David Wells wrote a book on conversion called Turning to God: Reclaiming Christian Conversion as Unique, Necessary, and Supernatural.
He describes conversion with this statement:
Christianity without conversion is no loner Christian, because conversion means turning to God. It involves forsaking sin, with its self-deifying attitudes and self-serving conduct, and turning to Christ, whose death on the cross is the basis for God’s offer of mercy and forgiveness. Jesus was judged in our place so that God could extend his righteousness to us. Conversion occurs when we turn from our waywardness and accept Christ’s death on our behalf.
And then he goes on to speak of what he calls, “The Life of Convertedness.” (Ibid., 42.)
Conversion is not an isolated event but is related to the entire life of faith that follows from it. It is the moment of birth into a new life. It is like a doorway into a room. A person is born to live, not to linger on the edge of the womb in a time of limbo. A person opens a door not for the pleasure of standing forever on the threshold but to enter the room. The evangelical world has strangely perverted this truth. Evangelicals often make the test of spiritual life one’s willingness to testify about the moment of birth. Describing one’s sensations in passing through the doorway is considered proof that one is in the room! . . . The only real proof of our conversion is an obedient and fruitful life. (Ibid., 43.)
The point about conversion, though, is that it is the way into Christian faith; it is not the entirety of Christian faith. Conversion is only the threshold to the building of salvation. (Ibid., 22.)
Christianity is inescapably preoccupied with changed lives. (Ibid., 45.)
Conversion denotes a transformation from self-dedication to dedication to God. (Ibid., 45.)
Conversion results in a religion that becomes socially tangible. (Ibid., 47.)
Above all, conversion implies a movement from theory to practice. (Ibid., 47)
The reality of conversion witnesses to God’s lordship . . . and is not just a figment of metaphysics. (Ibid., 48.)
In the Christian world today, however, what we have all too often is an aberration–spiritual birth that is not followed by an obvious spiritual life. (Ibid., 23.)

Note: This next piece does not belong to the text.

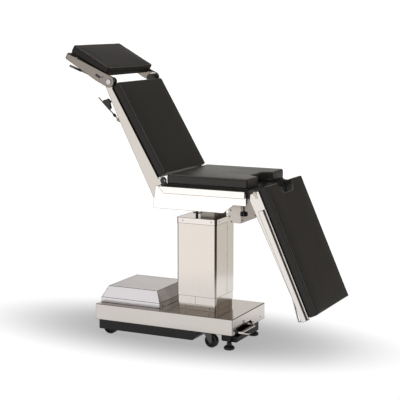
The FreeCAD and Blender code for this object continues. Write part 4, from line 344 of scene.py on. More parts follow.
def steel(name, colour, roughness, grain, lengthwise, turn=0.0, streak=0.10, clouds=0.05):
    """Bright steel with fine parallel scratches along one direction, with a dark reflection painted into its
    bends.

    grain is the pitch of the scratches in metres, lengthwise the axis they run along, and turn
    the pitch in degrees of the section that the sheet belongs to.
    """
    finish = bpy.data.materials.new(name)
    finish.use_nodes = True
    tree = finish.node_tree
    surface = tree.nodes["Principled BSDF"]
    surface.inputs["Metallic"].default_value = 1.0
    surface.inputs["Anisotropic"].default_value = 0.35
    spot = add_node(tree, "ShaderNodeTexCoord")
    level = add_node(tree, "ShaderNodeMapping", vector_type="TEXTURE",
                     values=[("Rotation", (0, math.radians(turn), 0))],
                     links=[("Vector", spot.outputs["Object"])])
    # Across the scratches the pattern repeats at the grain's pitch, along them 200 times slower.
    pitch = [1 / grain] * 3
    pitch["xyz".index(lengthwise)] = 1 / (200 * grain)
    drawn = add_node(tree, "ShaderNodeMapping", values=[("Scale", pitch)],
                     links=[("Vector", level.outputs[0])])
    scratches = add_node(tree, "ShaderNodeTexNoise",
                         values=[("Scale", 1.0), ("Detail", 3), ("Roughness", 0.65)],
                         links=[("Vector", drawn.outputs[0])])
    wiped = add_node(tree, "ShaderNodeTexNoise", values=[("Scale", 7), ("Detail", 3)],
                     links=[("Vector", spot.outputs["Object"])])
    value = add_node(tree, "ShaderNodeMath", operation="MULTIPLY_ADD",
                     values=[(1, streak), (2, 1 - streak / 2)],
                     links=[(0, scratches.outputs["Fac"])])
    shade = add_node(tree, "ShaderNodeMath", operation="MULTIPLY_ADD",
                     values=[(1, clouds), (2, 1 - clouds / 2)],
                     links=[(0, wiped.outputs["Fac"])])
    both = add_node(tree, "ShaderNodeMath", operation="MULTIPLY",
                    links=[(0, value.outputs[0]), (1, shade.outputs[0])])
    # A bend faces between two axes; there the colour is darkened towards BEND_SHADE, a painted dark
    # reflection.
    turned_face = add_node(tree, "ShaderNodeMapping", vector_type="TEXTURE",
                           values=[("Rotation", (0, math.radians(turn), 0))],
                           links=[("Vector", spot.outputs["Normal"])])
    facing = add_node(tree, "ShaderNodeVectorMath", operation="ABSOLUTE",
                      links=[(0, turned_face.outputs[0])])
    parts = add_node(tree, "ShaderNodeSeparateXYZ", links=[("Vector", facing.outputs[0])])
    widest = add_node(tree, "ShaderNodeMath", operation="MAXIMUM",
                      links=[(0, parts.outputs["X"]), (1, parts.outputs["Y"])])
    square = add_node(tree, "ShaderNodeMath", operation="MAXIMUM",
                      links=[(0, widest.outputs[0]), (1, parts.outputs["Z"])])
    flat = add_node(tree, "ShaderNodeMapRange", interpolation_type="SMOOTHSTEP",
                    values=[("From Min", 0.90), ("From Max", 0.99), ("To Min", BEND_SHADE), ("To Max", 1.0)],
                    links=[("Value", square.outputs[0])])
    whole = add_node(tree, "ShaderNodeMath", operation="MULTIPLY",
                     links=[(0, both.outputs[0]), (1, flat.outputs["Result"])])
    tone = add_node(tree, "ShaderNodeVectorMath", operation="SCALE", values=[(0, linear(colour)[:3])],
                    links=[("Scale", whole.outputs[0])])
    gloss = add_node(tree, "ShaderNodeMapRange",
                     values=[("From Min", 0.3), ("From Max", 0.7),
                             ("To Min", max(roughness - 0.3 * streak, 0.02)),
                             ("To Max", roughness + 0.4 * streak)],
                     links=[("Value", scratches.outputs["Fac"])])
    relief = add_node(tree, "ShaderNodeBump", values=[("Strength", 0.4 * streak), ("Distance", 0.0002)],
                      links=[("Height", scratches.outputs["Fac"])])
    tree.links.new(tone.outputs[0], surface.inputs["Base Color"])
    tree.links.new(gloss.outputs["Result"], surface.inputs["Roughness"])
    tree.links.new(relief.outputs["Normal"], surface.inputs["Normal"])
    return finish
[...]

When Jesus issued the Great Commission, he did not tell his followers to go into all the world and ask people to raise their hands or to fill out a decision card. Rather, he enjoined them to make disciples, baptizing them and teaching them to obey everything he had commanded. (Ibid., 10.)
Just as there is no discipleship without conversion, so there also can be no conversion without discipleship. The two belong together. (Ibid., 23.)
 David F. Wells, Turning to God: Reclaiming Christian Conversion as Unique, Necessary, and Supernatural (Grand Rapids, MI: Baker Books, 2012), 27.
 Continued, “This truth is most clearly taught in the parable of the sower and the seeds (Matt. 13:3-23; Mark 4:3-20; Luke 8:4-18).”